Forse nella settimana che è trascorsa qualcuno si sarà meravigliato che non vi ho spedito il commento di Fabio Rosini al brano del Vangelo di domenica scorsa. Non l’ho fatto perché ho preferito continuare le riflessioni sulla fede grazie al libro di padre Cantalamessa. Perciò stasera ho deciso di donarvi il commento al Vangelo della XX domenica e domani passerò al commento di questa domenica XXI. Del resto, il tema di domenica scorsa era la fede della cananea; quello di questa domenica XXI è sempre la fede, ma stavolta di san Pietro. Ecco il commento di don Fabio. Mi sembra che la parola più importante sia “cane”.
«Mt 15,21-28
L’amore di Dio non è cosa fra le altre, ma è la dimensione più luminosa e nobile dell’esistenza. Non è ovvio farne esperienza, perché per accoglierlo è richiesta apertura, crescita, semplicità, povertà e altri aspetti che sono nella gamma della vera relazione – e ci sarebbe molto altro da dire.
L’amore di Dio non si comanda a bacchetta, lo si accoglie, va atteso e assecondato. Ma noi impazienti, grossolani e sbrigativi, tendiamo a non aspettare i tempi di Dio, e a prendere le scorciatoie del “fai-da-te”; quindi cerchiamo di mettere in piedi l’amore di Dio – e anche quello umano – alla “bell’e meglio”; la conseguenza di tutto questo è l’incostanza dei nostri rapporti con Dio e con il prossimo, e la crisi delle relazioni durature di ogni tipo.
Il succedaneo di amore più classico è il sentimentalismo, la smanceria, il “volemose bene” glicemico, oggi trionfante. Oppure la gentilezza, la formalità e la buona educazione.

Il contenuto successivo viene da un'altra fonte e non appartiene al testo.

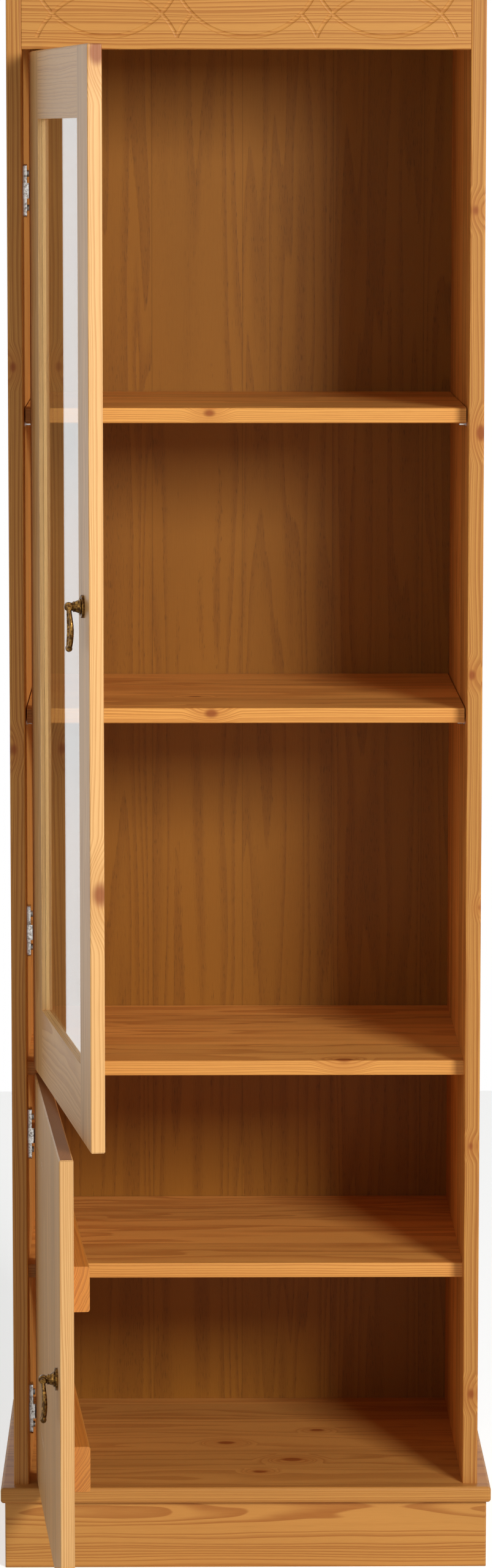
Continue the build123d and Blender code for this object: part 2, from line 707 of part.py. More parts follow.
def drop_handle(prefix, height, opening):
    """Writes one drop handle: rose, post with its knuckle, bail, pivot pin and fixing screw."""
    face = door_recess
    rose_front = face - rose_thickness
    with BuildPart() as rose:
        rods([(handle_x, face, height)], rose_radius, rose_thickness, (0, -1, 0))
        fillet(rose.edges().filter_by(GeomType.CIRCLE).sort_by(Axis.Y)[0], rose_thickness / 3)
        rods([(handle_x, face, height)], handle_screw_radius + dowel_gap, rose_thickness, (0, -1, 0), Mode.SUBTRACT)
    save(rose, f"{prefix}_handle_rose", opening)

    with BuildPart() as post:
        with BuildSketch(Plane.XZ.offset(-rose_front)):
            with Locations((handle_x, height)):
                Circle(post_base_radius)
        with BuildSketch(Plane.XZ.offset(-rose_front + post_length - knuckle_radius)):
            with Locations((handle_x, height)):
                Circle(post_neck_radius)
        loft()
        block(
            (handle_x - knuckle_width / 2, handle_x + knuckle_width / 2),
            (knuckle_y, rose_front - post_length / 3),
            (height - knuckle_radius, height + knuckle_radius),
        )
        knuckle_start = (handle_x - knuckle_width / 2, knuckle_y, height)
        rods([knuckle_start], knuckle_radius, knuckle_width, (1, 0, 0))
        rods([knuckle_start], bail_pin_radius + bail_gap, knuckle_width, (1, 0, 0), Mode.SUBTRACT)
        screw_reach = post_length / 2
        rods([(handle_x, rose_front, height)], handle_screw_radius + dowel_gap, screw_reach, (0, -1, 0), Mode.SUBTRACT)
    save(post, f"{prefix}_handle_post", opening)

    # The bail's two limbs hang from the pin beside the knuckle and close below it
    limb = knuckle_width / 2 + bail_side_gap + bail_eye_length / 2
    drop = height - bail_length + bail_wire_radius
    top_angle = degrees(acos(limb / bail_half_width))
    oval_height = (height - drop) / (1 + sin(radians(top_angle)))
    with BuildPart() as bail:
        with BuildLine(Plane.XZ.offset(-knuckle_y)) as loop:
            EllipticalCenterArc(
                (handle_x, drop + oval_height),
                bail_half_width,
                oval_height,
                start_angle=180 - top_angle,
                arc_size=180 + 2 * top_angle,
            )
        with BuildSketch(Plane(origin=loop.line @ 0, z_dir=loop.line % 0)):
            Circle(bail_wire_radius)
        sweep(path=loop.line)
        for radius, length in ((bail_bulb_radius, bail_bulb_length), (bail_shoulder_radius, bail_shoulder_length)):
            rods([(handle_x - length / 2, knuckle_y, drop)], radius, length, (1, 0, 0))
        for side in (-1, 1):
            eye = (handle_x + side * (knuckle_width / 2 + bail_side_gap), knuckle_y, height)
            rods([eye], bail_eye_radius, bail_eye_length, (side, 0, 0))
            rods([eye], bail_pin_radius + bail_gap, bail_eye_length, (side, 0, 0), Mode.SUBTRACT)
    save(bail, f"{prefix}_handle_bail", opening)

    pin_reach = knuckle_width / 2 + bail_side_gap + bail_eye_length
    with BuildPart() as pin:
        rods([(handle_x - pin_reach, knuckle_y, height)], bail_pin_radius, 2 * pin_reach, (1, 0, 0))
    save(pin, f"{prefix}_handle_pin", opening)

    with BuildPart() as screw:
        seat = (handle_x, door_inner_face, height)
        rods([seat], handle_screw_radius, door_thickness + rose_thickness + screw_reach - joint_gap, (0, -1, 0))
        rods([seat], handle_screw_head_radius, handle_screw_head_height, (0, 1, 0))
    save(screw, f"{prefix}_handle_screw", opening)


drop_handle("upper_door", upper_handle_z, upper_door_angle)
drop_handle("lower_door", lower_handle_z, lower_door_angle)
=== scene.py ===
"""Dresses the display cabinet: pine boards, an oak back, nickel hinges, brass drop handles and glass."""

from __future__ import annotations

import json
import logging
import math
from collections.abc import Callable, Iterable
from dataclasses import dataclass
from enum import Enum

import bpy
from mathutils import Matrix, Vector

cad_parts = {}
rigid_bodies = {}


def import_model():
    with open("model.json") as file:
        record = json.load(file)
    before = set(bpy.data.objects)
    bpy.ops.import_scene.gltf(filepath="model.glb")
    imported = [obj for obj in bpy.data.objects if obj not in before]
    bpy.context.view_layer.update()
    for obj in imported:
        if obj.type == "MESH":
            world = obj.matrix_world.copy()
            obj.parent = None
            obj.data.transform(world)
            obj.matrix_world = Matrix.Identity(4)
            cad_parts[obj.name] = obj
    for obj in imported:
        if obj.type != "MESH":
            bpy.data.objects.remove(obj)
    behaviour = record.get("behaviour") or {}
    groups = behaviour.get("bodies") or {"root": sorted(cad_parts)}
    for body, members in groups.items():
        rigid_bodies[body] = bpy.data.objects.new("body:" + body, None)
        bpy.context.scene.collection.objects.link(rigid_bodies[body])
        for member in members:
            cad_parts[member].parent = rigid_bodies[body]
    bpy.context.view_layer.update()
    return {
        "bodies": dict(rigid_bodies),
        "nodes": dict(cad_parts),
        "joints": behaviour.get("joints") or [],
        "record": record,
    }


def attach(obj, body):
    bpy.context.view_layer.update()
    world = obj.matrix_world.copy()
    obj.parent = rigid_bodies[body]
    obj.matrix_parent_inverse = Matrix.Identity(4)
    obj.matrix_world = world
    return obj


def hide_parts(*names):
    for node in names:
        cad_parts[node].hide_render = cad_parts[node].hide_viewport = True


LOG = logging.getLogger("display_cabinet")
MM = 0.001
FACING_OUT = (math.pi / 2, 0, 0)
LYING_ACROSS = (0, math.pi / 2, 0)
SMOOTH_BELOW = math.radians(35)
WHITE = "#FFFFFF"
Socket = bpy.types.NodeSocket


class Direction(Enum):
    """The three directions of the cabinet's frame, as the index of the coordinate."""

    X = 0
    Y = 1
    Z = 2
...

Nel Vangelo di questa domenica troviamo che Gesù non è né sentimentale né gentile ma duro e scostante. I discepoli sembrano più misericordiosi di Lui.
Una povera madre angosciata gli chiede aiuto, e Lui non le rivolge neppure una parola. I discepoli gli chiedono di ascoltare la sua supplica, e Gesù sfodera una coltellata come: «Non è bene prendere il pane dei figli e gettarlo ai cagnolini», e sia noto che il diminutivo non è affettuoso ma dispregiativo.

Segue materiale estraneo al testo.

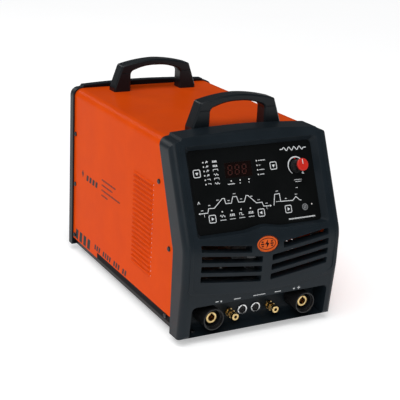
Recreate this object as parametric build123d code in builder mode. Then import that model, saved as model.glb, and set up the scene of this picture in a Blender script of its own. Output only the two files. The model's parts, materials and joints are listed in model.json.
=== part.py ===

Carta vetrata sulle nostre gentilezze tolleranti. Ma perché Gesù si comporta così?
La prima Chiesa evangelizzò un mondo pagano fine e tronfio – la sublime cultura ellenistica, ad esempio – e sarebbe stato facile pensare che fra la raffinatezza mediterranea e il cristianesimo ci fosse una semplice differenza di gradualità. Questo non era – e non è vero.
La redenzione portata da Cristo richiede il Battesimo, il morire all’uomo vecchio e ai suoi succedanei di amore per ricevere la novità che solo lo Spirito Santo può dare.

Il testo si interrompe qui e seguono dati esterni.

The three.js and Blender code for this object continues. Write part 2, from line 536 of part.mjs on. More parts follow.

Per entrare in questa nuova natura, che non è la natura umana tout-court, bisogna rinnegare il demonio, il mondo e la carne.
Il testo di questa domenica racconta della fede di questa Cananea che non ha problemi a riconoscere la propria povertà, è distaccata dalla sua struttura pagana, e fa un atto che le spalanca le porte della Grazia che Cristo di colpo le accorda: è l’atto di riconoscersi indegna, e di riconoscere senza difficolta di essere un’estranea; e si definisce “cane”, che nel linguaggio religioso ebraico (ancor oggi in uso nell’Islàm) vuol dire “pagana”.
È così che si arriva alla Grazia: per la propria povertà.
Chi ha imparato la misericordia ha nella memoria il giorno in cui ci si è scoperti cani, inumani, indegni. Pietro e Paolo, ad esempio, ci sono passati, dovendosi ammettere traditori o assassini.
Questa Cananea chiede una briciola che non merita, e fa bene. La fede più grande si versa nel cuore più povero. Se pratichiamo l’arte di ricordare i giorni in cui siamo stati “cani”, contempliamo la pazienza di Dio con noi e i molti motivi per usare pazienza fra di noi…» (Fabio Rosini, Di Pasqua in Pasqua. Commenti al Vangelo domenicale dell’anno liturgico A, San Paolo, Cinisello Balsamo 2022, pp. 179-181).
Don Fabio usa una parola per noi forse non molto frequente: “succedaneo”. Credo che significhi “surrogato”. Siamo spinti a fare una verifica intensa e sincera: sui succedanei dell’amore; forse ne siamo quasi …circondati.
Grazie a questo commento abbiamo la conferma che la vita interiore, l’esperienza che facciamo della pazienza di Dio e della nostra pochezza hanno (o dovrebbero avere) un ruolo decisivo nell’impostare i nostri rapporti col prossimo (in famiglia, in parrocchia, sul lavoro…).